_Problem_
Among the lines below, list those containing the string "context".
— START OF Supplied data —
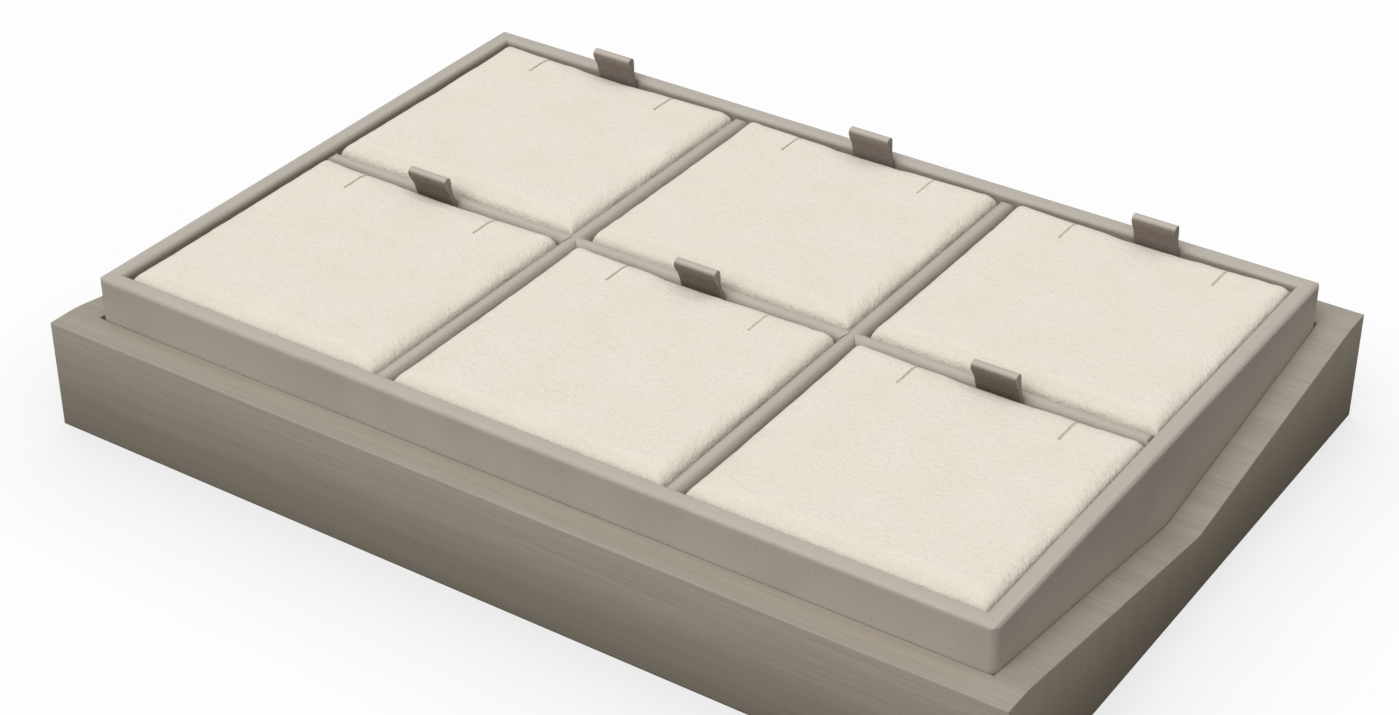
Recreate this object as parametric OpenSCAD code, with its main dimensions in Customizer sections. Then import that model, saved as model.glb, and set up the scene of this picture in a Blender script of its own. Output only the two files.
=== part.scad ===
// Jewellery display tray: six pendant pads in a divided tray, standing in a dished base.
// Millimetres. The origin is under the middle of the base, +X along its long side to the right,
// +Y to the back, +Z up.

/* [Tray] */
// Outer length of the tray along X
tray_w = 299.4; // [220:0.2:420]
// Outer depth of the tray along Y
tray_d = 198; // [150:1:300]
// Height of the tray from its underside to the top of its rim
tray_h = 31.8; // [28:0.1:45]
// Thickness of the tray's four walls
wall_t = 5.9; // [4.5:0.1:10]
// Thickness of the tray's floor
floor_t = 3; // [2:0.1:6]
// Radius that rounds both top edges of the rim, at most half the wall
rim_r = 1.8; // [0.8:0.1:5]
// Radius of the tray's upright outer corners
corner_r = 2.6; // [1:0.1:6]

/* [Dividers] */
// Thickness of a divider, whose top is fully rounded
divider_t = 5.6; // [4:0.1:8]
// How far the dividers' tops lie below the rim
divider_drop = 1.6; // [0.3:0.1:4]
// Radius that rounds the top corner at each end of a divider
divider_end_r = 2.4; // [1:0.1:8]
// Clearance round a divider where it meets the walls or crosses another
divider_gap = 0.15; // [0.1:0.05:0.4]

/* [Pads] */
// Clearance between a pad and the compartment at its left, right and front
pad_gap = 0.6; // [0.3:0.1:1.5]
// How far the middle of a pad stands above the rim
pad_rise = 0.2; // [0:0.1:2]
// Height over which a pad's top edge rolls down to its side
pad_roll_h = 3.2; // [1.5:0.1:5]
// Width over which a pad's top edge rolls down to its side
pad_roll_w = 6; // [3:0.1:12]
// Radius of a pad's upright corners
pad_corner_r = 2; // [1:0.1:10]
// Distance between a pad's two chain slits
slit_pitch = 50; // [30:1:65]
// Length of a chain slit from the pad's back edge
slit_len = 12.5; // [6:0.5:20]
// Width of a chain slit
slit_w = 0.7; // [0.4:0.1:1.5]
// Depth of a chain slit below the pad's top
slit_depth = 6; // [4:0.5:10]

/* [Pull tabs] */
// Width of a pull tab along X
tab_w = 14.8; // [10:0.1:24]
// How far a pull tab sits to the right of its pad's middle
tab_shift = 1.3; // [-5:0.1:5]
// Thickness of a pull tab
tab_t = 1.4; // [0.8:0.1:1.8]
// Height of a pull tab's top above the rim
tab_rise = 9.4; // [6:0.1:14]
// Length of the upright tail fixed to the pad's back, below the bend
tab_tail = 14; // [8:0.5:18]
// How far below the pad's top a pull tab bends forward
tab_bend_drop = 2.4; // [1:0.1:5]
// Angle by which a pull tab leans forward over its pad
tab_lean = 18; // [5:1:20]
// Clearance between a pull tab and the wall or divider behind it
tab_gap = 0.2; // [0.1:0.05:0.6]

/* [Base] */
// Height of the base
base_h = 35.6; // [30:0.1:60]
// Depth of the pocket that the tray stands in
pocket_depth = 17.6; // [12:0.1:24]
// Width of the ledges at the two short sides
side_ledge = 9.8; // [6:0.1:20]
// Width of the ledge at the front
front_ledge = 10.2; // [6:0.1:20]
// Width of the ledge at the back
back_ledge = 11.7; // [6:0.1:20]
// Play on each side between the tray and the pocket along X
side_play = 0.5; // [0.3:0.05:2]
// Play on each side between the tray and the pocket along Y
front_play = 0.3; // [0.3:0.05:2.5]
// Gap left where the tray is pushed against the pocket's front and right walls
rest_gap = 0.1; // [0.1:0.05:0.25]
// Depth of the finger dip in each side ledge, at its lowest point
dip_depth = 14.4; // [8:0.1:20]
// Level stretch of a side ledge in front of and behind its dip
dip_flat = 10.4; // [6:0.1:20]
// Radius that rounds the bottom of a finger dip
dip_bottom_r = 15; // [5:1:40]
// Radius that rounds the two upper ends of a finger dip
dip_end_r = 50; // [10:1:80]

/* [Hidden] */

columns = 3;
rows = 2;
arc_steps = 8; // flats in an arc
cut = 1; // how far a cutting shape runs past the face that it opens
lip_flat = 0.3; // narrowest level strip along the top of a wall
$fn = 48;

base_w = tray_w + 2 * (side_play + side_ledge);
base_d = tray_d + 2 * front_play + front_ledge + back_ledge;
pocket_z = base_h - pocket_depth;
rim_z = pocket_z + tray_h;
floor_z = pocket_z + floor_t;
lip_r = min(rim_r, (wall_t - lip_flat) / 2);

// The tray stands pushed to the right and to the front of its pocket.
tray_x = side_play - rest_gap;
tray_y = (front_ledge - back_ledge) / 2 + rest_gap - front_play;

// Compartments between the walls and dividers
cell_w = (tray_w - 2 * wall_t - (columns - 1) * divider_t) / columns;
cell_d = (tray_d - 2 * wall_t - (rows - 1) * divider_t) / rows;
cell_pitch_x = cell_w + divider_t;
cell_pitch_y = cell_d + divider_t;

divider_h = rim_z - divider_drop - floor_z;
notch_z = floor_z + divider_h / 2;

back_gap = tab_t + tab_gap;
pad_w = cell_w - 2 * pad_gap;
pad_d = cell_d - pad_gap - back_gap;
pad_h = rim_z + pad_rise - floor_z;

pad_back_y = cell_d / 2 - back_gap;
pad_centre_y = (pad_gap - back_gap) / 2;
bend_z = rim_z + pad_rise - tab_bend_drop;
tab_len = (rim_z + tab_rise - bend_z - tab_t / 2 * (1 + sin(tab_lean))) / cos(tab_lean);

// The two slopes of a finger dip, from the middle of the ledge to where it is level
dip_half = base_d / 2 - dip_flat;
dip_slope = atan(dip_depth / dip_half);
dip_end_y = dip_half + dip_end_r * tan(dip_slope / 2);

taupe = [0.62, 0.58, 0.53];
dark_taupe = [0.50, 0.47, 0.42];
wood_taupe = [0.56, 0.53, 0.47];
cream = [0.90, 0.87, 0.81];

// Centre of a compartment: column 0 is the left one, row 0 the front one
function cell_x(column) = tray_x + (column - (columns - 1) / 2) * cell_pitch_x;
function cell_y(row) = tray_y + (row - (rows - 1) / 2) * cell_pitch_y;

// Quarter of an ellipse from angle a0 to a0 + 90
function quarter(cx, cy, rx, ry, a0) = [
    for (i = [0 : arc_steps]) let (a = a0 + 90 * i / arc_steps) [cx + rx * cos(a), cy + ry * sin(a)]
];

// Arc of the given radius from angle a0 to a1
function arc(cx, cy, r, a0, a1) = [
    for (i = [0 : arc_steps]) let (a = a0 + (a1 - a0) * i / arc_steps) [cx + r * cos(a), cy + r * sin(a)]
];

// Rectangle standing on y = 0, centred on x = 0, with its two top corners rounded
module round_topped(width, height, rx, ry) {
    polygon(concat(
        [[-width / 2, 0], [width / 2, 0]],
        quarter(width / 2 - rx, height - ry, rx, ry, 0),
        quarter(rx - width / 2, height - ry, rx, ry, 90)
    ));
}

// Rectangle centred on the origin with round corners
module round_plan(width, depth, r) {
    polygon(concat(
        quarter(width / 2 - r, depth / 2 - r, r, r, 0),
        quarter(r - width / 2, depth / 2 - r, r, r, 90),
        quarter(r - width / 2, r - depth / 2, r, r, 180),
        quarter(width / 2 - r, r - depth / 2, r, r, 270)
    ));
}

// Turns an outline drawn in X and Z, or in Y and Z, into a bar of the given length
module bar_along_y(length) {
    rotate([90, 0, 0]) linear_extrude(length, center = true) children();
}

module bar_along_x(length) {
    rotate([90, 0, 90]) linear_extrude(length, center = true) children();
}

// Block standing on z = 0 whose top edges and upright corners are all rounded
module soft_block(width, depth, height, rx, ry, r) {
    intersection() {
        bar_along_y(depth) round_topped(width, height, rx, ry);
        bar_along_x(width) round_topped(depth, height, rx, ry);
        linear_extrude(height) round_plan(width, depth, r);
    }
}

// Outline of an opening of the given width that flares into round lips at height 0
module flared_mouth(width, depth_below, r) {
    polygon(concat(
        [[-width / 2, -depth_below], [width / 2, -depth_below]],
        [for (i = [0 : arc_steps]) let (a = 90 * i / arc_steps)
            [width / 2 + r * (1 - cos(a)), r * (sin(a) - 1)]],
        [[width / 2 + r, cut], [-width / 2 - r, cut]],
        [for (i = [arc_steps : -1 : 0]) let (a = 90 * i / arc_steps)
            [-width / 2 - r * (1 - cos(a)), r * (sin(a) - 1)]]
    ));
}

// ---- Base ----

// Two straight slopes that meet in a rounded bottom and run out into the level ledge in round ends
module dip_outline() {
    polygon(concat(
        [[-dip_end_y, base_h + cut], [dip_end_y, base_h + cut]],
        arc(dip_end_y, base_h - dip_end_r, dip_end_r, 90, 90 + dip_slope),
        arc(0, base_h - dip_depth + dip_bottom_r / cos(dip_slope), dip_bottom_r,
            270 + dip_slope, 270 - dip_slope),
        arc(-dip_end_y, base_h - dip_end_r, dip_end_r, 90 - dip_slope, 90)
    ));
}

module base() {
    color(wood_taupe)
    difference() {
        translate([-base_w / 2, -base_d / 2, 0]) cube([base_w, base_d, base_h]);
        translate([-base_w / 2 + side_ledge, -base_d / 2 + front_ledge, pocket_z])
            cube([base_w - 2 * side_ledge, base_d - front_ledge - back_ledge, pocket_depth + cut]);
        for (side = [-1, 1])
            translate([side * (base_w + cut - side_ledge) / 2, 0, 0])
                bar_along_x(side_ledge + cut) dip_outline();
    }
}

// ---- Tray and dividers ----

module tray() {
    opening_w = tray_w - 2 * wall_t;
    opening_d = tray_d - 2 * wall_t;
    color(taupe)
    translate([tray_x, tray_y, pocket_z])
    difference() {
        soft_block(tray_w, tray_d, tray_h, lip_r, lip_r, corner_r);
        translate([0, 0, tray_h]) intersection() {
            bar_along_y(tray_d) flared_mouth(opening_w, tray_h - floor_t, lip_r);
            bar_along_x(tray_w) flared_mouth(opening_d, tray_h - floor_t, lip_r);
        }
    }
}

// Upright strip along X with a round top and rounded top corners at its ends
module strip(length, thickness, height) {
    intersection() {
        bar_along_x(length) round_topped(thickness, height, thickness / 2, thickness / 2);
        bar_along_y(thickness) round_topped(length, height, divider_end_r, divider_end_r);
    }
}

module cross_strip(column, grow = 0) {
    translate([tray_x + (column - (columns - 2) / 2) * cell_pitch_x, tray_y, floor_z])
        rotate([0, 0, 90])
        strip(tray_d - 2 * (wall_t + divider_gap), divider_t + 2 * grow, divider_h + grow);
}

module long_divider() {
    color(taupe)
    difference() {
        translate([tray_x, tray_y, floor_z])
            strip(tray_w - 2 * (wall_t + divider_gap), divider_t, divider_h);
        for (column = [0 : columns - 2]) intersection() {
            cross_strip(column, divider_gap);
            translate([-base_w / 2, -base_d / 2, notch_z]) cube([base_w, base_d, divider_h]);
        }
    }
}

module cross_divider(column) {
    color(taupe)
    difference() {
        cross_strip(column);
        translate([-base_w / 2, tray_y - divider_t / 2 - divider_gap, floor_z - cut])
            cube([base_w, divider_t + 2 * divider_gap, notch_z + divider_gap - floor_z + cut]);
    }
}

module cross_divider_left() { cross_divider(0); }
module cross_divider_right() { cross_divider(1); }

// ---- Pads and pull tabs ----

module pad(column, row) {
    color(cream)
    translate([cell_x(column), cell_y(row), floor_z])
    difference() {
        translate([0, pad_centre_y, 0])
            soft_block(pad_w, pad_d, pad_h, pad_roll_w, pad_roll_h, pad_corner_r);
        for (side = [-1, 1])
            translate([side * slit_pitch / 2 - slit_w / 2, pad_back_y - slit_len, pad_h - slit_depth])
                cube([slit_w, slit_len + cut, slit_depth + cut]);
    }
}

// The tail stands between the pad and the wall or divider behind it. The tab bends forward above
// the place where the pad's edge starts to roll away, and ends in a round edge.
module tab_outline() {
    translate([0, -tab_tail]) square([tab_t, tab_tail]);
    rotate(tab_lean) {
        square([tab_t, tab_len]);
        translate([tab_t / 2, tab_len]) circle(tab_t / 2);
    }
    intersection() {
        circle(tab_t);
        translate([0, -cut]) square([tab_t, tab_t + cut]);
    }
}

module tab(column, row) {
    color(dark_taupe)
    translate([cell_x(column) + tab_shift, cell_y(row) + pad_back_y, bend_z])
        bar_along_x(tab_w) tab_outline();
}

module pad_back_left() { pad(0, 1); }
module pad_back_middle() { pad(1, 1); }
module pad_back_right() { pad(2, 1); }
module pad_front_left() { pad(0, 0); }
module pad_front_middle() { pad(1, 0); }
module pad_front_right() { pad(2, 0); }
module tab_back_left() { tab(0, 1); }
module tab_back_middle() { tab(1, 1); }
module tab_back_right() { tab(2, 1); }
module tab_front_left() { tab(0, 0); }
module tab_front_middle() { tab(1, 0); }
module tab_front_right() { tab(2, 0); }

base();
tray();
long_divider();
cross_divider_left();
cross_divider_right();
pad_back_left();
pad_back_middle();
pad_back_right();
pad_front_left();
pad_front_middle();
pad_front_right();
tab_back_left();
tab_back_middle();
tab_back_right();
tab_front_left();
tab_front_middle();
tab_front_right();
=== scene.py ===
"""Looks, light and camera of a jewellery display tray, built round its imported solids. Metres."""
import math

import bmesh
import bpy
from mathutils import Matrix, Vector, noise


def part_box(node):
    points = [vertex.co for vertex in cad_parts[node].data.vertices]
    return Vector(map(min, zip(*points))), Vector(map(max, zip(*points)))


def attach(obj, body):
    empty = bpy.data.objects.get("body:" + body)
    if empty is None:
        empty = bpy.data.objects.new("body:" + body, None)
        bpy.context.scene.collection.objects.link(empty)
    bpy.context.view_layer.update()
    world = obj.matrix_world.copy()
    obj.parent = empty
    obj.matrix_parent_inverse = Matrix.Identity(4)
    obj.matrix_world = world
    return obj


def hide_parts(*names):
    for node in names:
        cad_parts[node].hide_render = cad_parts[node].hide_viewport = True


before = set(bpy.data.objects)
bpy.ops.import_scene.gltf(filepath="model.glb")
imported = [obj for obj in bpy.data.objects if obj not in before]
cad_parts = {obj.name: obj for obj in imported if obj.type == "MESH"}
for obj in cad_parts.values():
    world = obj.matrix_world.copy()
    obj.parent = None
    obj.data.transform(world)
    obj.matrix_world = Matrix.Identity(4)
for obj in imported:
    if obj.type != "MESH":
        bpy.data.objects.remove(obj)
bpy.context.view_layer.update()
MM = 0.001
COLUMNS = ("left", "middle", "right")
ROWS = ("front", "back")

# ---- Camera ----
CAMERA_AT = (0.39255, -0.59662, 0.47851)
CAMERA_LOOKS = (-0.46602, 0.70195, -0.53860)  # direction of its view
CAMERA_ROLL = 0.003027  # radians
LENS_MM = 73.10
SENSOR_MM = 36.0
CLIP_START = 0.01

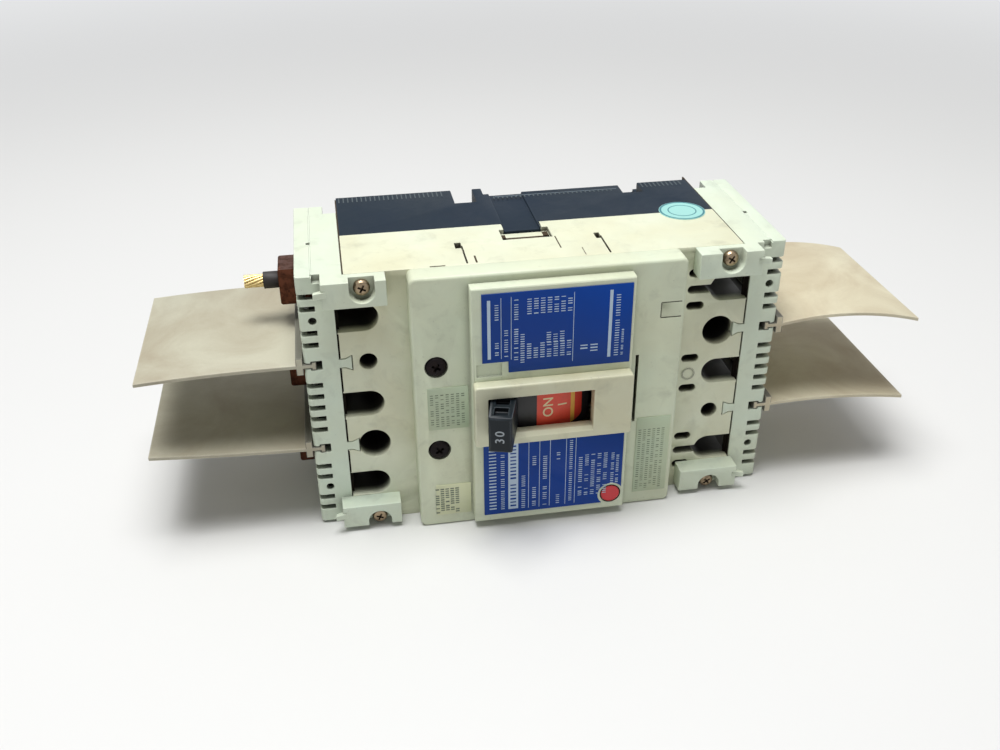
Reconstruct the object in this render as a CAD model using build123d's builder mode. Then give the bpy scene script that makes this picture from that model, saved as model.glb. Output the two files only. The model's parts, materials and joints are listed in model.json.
— END OF Supplied data —
_Exercise answer_
        bpy.context.scene.collection.objects.link(empty)
    bpy.context.view_layer.update()
bpy.context.view_layer.update()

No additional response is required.